● **Exercise task**
Only the lines from the one containing "Write the FreeCAD" through the one containing "ACROSS = Vector(0, 1, 0)" are to be copied, exactly and with both ends kept.

● **Provided material**
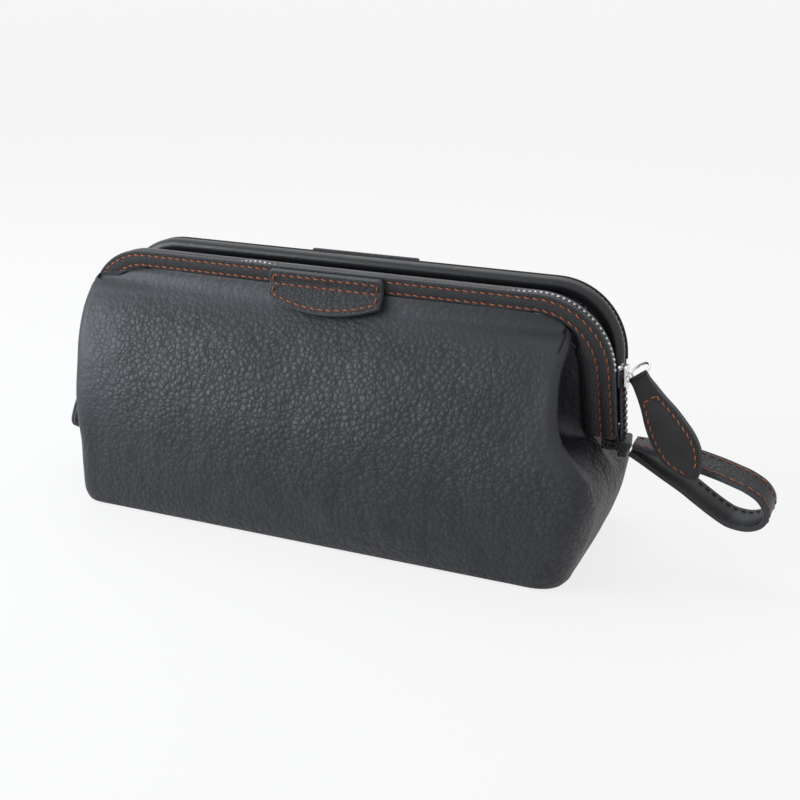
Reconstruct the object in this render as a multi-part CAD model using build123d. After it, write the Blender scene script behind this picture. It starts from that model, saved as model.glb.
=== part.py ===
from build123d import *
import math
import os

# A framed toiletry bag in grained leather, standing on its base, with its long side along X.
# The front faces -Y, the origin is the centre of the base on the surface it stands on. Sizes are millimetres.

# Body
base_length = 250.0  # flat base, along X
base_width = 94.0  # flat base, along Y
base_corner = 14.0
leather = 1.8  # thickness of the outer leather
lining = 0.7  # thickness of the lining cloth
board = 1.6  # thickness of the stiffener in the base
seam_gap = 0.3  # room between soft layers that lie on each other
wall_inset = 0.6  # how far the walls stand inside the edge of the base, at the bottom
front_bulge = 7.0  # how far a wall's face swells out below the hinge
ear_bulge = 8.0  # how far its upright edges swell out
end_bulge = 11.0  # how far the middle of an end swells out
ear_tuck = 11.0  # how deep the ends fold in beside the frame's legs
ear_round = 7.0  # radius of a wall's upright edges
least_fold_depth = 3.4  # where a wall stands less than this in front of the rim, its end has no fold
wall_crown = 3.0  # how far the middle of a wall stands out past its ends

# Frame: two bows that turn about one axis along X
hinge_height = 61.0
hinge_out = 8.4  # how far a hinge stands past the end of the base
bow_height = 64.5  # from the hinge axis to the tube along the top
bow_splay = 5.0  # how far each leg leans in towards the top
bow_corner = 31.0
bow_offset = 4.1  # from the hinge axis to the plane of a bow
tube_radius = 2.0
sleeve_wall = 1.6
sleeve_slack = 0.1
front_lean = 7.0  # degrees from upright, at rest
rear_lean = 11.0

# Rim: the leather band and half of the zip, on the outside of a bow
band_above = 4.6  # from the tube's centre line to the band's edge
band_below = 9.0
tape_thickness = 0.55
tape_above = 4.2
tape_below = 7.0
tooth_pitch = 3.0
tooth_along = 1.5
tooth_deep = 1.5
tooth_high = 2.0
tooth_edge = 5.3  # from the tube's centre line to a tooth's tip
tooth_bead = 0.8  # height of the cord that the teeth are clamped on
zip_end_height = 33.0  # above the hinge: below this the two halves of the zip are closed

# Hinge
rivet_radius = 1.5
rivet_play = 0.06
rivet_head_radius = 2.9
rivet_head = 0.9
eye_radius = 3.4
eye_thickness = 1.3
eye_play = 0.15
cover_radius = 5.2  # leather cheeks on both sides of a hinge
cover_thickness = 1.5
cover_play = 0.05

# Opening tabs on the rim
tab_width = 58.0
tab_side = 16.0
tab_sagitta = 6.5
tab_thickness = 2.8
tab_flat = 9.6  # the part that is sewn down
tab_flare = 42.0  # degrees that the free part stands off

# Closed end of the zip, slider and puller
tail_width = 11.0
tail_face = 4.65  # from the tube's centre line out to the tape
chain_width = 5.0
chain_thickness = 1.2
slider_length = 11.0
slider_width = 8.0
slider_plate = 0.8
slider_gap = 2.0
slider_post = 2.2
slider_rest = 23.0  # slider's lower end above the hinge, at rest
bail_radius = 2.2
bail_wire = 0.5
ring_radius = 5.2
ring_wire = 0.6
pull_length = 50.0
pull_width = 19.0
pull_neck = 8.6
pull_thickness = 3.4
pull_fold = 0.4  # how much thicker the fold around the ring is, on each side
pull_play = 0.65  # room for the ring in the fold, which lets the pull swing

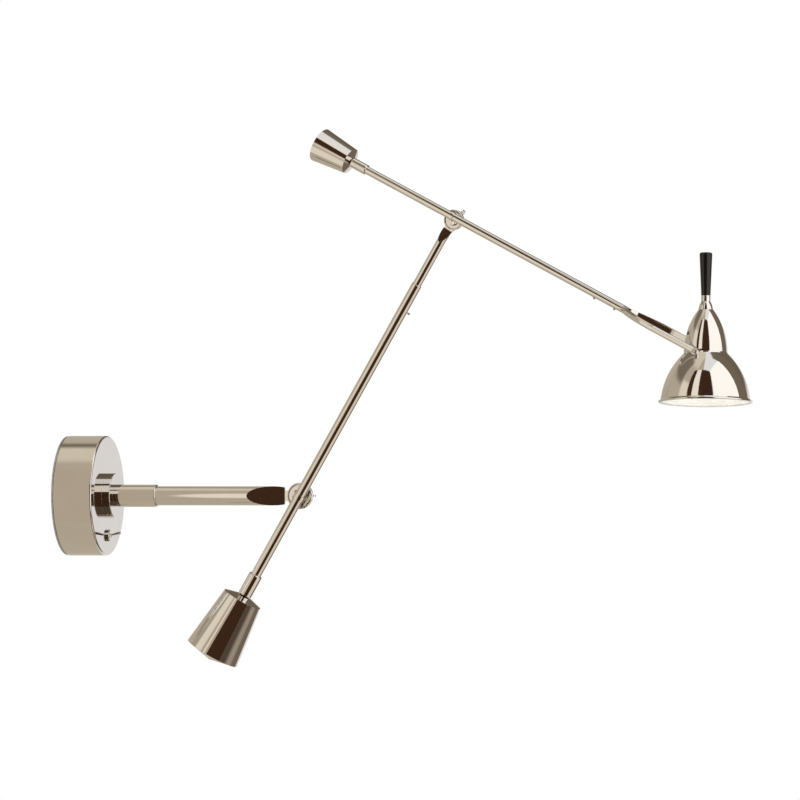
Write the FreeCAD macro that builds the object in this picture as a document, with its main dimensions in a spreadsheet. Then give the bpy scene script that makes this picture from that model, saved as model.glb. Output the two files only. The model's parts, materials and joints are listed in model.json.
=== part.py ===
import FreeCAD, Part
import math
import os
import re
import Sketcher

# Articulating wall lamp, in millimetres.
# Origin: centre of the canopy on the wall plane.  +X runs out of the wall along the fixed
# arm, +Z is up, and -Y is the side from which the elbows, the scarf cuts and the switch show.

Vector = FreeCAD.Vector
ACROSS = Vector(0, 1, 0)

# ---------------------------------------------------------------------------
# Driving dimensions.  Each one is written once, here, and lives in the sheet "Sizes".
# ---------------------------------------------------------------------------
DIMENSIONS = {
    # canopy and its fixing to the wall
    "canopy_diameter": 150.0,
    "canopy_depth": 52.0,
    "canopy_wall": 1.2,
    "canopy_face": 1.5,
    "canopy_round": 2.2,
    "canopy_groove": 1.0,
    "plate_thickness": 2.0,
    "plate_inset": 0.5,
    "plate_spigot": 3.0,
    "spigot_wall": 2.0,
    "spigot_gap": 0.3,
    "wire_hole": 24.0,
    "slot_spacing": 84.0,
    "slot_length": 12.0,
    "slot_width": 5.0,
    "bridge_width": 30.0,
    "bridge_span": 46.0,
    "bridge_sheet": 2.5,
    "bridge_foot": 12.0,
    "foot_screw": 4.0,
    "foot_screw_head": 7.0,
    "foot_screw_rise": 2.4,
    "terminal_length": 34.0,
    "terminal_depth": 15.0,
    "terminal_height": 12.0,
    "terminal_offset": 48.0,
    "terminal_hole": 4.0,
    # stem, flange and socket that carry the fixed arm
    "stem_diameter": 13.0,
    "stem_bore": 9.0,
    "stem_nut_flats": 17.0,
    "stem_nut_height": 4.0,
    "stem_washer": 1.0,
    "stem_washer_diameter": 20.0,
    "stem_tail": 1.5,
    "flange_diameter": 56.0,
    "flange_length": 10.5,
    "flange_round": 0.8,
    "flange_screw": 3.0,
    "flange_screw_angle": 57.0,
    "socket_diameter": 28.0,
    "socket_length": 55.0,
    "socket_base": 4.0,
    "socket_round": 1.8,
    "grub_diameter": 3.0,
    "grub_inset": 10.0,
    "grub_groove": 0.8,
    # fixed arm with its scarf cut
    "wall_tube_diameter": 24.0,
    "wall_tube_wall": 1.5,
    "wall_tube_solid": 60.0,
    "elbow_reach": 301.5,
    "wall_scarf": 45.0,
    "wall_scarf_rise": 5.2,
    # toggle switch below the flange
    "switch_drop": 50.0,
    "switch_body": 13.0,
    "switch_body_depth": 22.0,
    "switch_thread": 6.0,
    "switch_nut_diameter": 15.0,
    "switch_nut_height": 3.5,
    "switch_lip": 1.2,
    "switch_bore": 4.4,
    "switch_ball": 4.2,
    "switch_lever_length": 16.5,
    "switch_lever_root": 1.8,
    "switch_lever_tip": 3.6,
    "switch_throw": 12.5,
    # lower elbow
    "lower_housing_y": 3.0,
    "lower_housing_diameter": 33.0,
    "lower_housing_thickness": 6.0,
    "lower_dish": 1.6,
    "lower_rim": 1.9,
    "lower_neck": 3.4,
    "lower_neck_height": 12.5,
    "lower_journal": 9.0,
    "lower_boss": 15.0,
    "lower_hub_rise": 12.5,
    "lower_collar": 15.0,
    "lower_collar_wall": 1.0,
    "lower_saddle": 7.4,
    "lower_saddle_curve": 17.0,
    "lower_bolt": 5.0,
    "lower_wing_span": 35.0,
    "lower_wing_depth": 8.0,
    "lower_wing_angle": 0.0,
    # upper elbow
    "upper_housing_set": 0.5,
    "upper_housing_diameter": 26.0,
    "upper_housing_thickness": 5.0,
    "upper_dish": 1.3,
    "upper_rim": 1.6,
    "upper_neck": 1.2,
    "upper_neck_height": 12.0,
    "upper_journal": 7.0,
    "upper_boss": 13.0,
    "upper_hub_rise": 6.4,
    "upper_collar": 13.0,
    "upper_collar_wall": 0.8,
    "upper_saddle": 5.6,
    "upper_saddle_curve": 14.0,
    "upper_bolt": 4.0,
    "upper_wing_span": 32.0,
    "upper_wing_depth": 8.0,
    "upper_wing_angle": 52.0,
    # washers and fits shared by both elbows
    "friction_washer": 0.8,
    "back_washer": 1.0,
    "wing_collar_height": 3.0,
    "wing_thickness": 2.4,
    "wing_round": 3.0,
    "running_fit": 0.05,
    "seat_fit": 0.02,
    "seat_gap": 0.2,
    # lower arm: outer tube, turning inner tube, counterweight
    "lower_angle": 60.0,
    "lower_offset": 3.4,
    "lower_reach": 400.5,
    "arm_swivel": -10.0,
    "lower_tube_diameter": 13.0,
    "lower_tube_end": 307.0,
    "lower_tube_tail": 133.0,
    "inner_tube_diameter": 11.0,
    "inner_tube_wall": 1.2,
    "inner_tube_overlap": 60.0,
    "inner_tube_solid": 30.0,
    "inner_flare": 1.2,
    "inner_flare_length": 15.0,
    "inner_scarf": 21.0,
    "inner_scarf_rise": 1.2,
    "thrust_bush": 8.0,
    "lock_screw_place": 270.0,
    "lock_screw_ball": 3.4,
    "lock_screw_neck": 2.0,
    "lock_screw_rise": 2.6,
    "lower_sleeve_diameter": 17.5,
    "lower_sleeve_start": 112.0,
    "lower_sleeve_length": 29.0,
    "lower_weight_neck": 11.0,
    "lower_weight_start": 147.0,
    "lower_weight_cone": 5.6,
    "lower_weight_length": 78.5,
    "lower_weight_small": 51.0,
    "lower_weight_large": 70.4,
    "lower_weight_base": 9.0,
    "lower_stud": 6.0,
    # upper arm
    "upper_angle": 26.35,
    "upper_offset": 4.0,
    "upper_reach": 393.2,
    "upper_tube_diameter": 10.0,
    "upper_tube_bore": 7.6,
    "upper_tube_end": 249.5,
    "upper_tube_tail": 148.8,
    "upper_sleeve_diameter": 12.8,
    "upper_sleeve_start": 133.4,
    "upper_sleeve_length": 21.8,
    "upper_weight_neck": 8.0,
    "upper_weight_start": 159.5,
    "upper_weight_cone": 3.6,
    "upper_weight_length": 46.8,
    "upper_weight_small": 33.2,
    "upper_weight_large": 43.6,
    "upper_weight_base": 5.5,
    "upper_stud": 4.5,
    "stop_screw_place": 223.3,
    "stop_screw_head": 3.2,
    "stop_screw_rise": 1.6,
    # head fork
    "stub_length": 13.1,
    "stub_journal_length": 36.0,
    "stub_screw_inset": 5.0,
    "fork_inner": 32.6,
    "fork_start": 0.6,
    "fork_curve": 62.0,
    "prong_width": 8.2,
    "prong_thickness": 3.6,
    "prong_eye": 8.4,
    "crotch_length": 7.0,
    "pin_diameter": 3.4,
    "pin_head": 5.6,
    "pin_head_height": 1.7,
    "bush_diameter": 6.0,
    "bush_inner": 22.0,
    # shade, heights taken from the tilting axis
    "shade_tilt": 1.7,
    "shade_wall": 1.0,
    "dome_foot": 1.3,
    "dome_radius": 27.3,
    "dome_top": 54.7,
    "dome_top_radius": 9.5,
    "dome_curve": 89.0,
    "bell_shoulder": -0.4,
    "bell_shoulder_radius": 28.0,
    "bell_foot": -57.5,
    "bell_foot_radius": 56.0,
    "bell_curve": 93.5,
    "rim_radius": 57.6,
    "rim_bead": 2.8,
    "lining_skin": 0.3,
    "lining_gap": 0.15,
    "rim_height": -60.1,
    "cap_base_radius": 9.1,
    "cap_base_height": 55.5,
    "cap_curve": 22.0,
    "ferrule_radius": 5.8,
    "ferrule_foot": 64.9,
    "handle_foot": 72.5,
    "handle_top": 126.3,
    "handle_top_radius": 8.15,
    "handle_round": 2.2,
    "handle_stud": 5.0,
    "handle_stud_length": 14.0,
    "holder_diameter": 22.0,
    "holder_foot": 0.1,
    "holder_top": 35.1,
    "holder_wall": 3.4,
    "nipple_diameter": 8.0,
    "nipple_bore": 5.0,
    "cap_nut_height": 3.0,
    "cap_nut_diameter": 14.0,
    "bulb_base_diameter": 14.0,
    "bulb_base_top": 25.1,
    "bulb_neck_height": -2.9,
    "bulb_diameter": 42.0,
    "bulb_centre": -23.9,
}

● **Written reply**
Write the FreeCAD macro that builds the object in this picture as a document, with its main dimensions in a spreadsheet. Then give the bpy scene script that makes this picture from that model, saved as model.glb. Output the two files only. The model's parts, materials and joints are listed in model.json.
=== part.py ===
import FreeCAD, Part
import math
import os
import re
import Sketcher

# Articulating wall lamp, in millimetres.
# Origin: centre of the canopy on the wall plane.  +X runs out of the wall along the fixed
# arm, +Z is up, and -Y is the side from which the elbows, the scarf cuts and the switch show.

Vector = FreeCAD.Vector
ACROSS = Vector(0, 1, 0)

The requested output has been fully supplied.